### Your task
Report the number of lines in these entries that contain "loose". Write only the number.

### Provided records
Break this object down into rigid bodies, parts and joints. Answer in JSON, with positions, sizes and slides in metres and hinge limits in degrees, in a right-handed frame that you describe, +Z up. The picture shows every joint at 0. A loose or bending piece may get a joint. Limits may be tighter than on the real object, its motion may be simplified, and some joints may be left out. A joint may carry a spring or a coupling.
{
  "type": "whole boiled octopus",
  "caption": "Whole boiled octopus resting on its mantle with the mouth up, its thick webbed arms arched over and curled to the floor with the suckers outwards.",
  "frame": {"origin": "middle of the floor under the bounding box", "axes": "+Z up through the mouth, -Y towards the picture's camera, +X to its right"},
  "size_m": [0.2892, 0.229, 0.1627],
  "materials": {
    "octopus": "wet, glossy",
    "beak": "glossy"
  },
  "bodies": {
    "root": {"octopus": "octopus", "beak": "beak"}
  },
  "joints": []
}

--

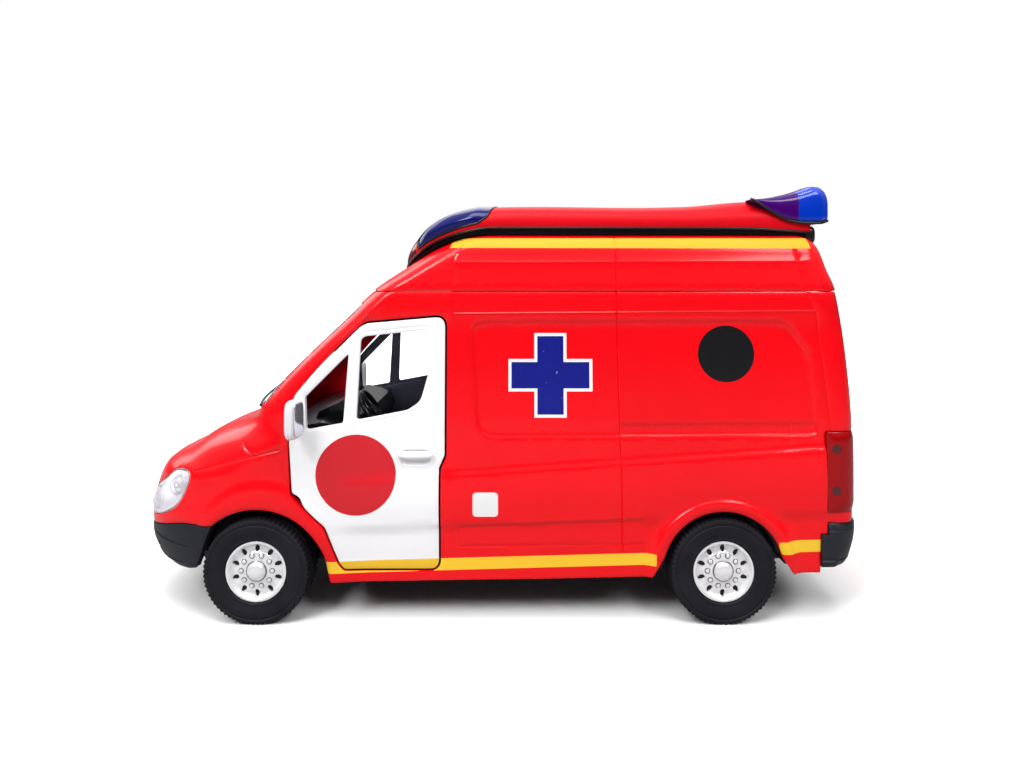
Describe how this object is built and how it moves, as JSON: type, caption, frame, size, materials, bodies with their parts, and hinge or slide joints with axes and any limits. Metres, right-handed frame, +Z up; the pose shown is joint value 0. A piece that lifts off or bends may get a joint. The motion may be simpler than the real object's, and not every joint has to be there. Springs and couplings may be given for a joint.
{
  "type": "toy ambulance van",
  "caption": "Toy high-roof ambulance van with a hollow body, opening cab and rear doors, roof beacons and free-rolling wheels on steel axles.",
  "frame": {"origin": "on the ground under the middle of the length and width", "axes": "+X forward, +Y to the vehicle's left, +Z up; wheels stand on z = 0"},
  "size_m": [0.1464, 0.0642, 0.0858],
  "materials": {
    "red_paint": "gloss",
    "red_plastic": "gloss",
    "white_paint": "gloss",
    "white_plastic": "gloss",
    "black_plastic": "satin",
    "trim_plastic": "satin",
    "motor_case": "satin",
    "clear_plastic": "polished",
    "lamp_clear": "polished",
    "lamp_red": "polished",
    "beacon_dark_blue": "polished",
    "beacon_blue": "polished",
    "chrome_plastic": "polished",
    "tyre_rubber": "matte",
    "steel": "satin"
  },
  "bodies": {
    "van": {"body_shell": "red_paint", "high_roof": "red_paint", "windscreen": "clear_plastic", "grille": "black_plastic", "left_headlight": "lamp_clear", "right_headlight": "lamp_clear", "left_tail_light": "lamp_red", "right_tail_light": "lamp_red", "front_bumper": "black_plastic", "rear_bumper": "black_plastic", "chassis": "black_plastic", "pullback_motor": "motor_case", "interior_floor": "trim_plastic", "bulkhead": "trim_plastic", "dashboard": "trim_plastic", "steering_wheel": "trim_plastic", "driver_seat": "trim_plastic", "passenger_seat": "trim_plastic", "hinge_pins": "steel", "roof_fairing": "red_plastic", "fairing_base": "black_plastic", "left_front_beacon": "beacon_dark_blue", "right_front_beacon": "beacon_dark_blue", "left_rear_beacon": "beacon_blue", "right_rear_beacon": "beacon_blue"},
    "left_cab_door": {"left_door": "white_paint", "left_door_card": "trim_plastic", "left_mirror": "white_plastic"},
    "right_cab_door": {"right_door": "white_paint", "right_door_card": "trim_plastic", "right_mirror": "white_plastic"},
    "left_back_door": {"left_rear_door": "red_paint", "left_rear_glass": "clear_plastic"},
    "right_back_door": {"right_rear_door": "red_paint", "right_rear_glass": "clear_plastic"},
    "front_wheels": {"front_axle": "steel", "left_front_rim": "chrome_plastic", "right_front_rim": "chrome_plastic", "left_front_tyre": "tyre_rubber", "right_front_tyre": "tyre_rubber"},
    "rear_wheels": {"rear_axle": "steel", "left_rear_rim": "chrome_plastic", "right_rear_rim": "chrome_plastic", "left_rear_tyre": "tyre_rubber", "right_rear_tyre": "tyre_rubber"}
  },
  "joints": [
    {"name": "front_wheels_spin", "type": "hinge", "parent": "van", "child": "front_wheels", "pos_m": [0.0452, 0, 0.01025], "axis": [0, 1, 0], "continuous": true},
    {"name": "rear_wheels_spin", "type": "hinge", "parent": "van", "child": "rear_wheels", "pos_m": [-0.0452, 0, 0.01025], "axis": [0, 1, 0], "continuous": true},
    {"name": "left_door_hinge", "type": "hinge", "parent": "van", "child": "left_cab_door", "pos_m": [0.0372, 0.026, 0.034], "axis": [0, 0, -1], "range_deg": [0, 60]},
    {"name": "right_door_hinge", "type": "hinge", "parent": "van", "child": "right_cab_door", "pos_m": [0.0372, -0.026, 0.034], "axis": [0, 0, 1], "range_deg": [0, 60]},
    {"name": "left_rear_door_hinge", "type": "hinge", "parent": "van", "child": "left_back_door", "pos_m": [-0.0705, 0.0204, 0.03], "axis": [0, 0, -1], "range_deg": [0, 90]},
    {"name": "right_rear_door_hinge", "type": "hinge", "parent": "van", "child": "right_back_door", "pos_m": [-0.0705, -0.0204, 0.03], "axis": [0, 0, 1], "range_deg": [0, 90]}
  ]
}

--

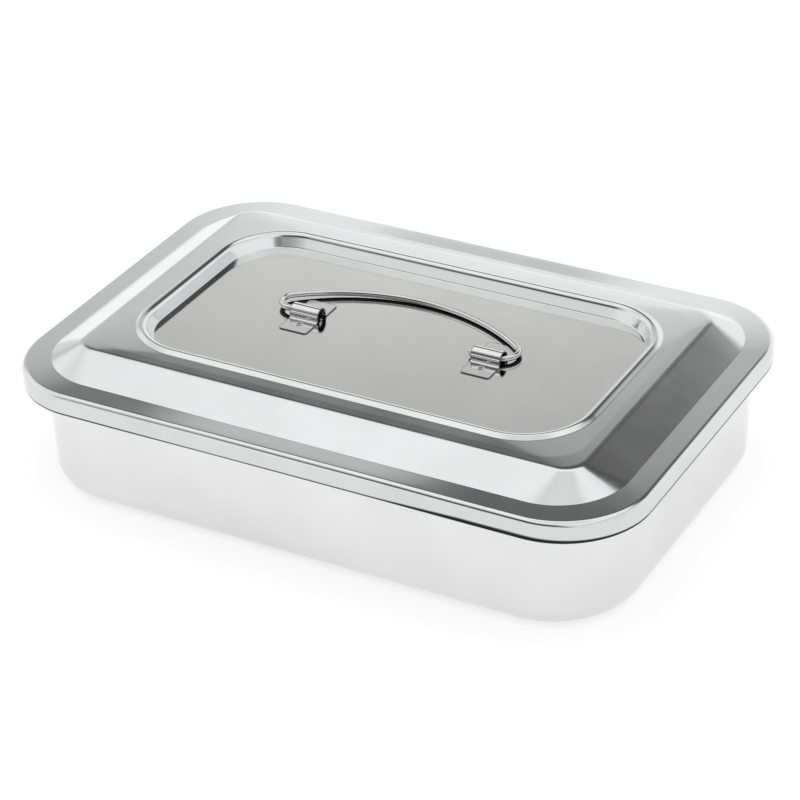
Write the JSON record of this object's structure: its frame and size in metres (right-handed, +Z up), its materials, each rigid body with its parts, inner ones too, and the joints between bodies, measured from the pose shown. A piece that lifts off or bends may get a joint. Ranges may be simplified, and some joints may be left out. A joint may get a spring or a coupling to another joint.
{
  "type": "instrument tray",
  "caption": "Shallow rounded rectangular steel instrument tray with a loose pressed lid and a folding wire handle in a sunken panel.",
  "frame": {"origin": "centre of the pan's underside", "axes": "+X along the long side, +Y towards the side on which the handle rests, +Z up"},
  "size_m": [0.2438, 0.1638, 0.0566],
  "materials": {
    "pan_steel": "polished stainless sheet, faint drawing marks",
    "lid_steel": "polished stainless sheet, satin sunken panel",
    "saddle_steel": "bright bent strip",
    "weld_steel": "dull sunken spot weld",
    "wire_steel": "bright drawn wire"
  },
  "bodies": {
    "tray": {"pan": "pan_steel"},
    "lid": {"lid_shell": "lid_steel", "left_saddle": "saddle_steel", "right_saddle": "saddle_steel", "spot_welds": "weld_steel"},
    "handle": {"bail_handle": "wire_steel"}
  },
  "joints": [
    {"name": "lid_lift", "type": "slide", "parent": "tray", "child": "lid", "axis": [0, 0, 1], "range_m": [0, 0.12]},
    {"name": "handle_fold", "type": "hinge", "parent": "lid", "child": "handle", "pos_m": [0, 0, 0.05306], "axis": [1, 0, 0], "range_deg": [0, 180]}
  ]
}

### Output of the exercise
2